The woman looked at me quizzically.

"Did you know him?"

"Yes," I said. "I just flew in to be here."

"Flew in from where?" she asked.

"Atlanta."

Her face changed. "Are you Jane?! she exclaimed.

"Yes!" I said, so surprised that she knew me.

She held me tightly and said, "You are with us."

We said the prayers and I was swept up into the most loving welcome circle of YY's family and friends.

I knew he would have so appreciated everything that was shared about him. I was thrilled to meet his wonderful family and to share stories of YY and how many he touched all over the world. The thousands of emails and faxes that poured in substantiated this. People finally understood his life's work.

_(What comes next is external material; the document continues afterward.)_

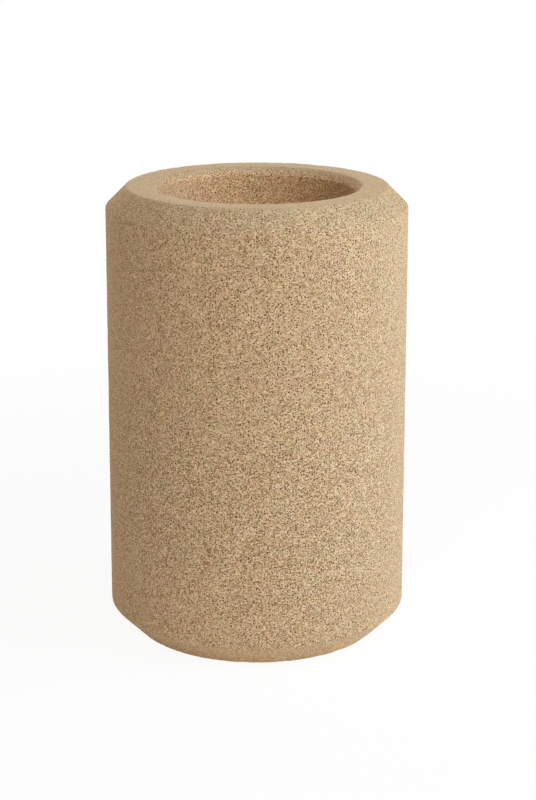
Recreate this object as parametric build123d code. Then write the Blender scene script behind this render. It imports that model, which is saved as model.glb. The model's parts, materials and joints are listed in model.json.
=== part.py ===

The world lost a very special man when YY Kazen died. I once heard someone say, "If you want to make G‑d laugh, tell him your plans." I guess G‑d had other plans for YY Kazen.

Not long after he died I became aware that when I was in my car and lost in some troubling thought or sadness, even at the loss of my friend, a car would pull up and the license plate included YY or KK or HH or some other letters that were almost a sure bet that YY was communicating. Even my friends who knew of him said they started to talk to him through these license plates too!! Keep your eyes open when you are on the road and see if he talks to you.

I am glad to see that his vision lives on and that 770 is keeping Chabad.org going! I am sure YY is smiling down on all of us with a great big smile.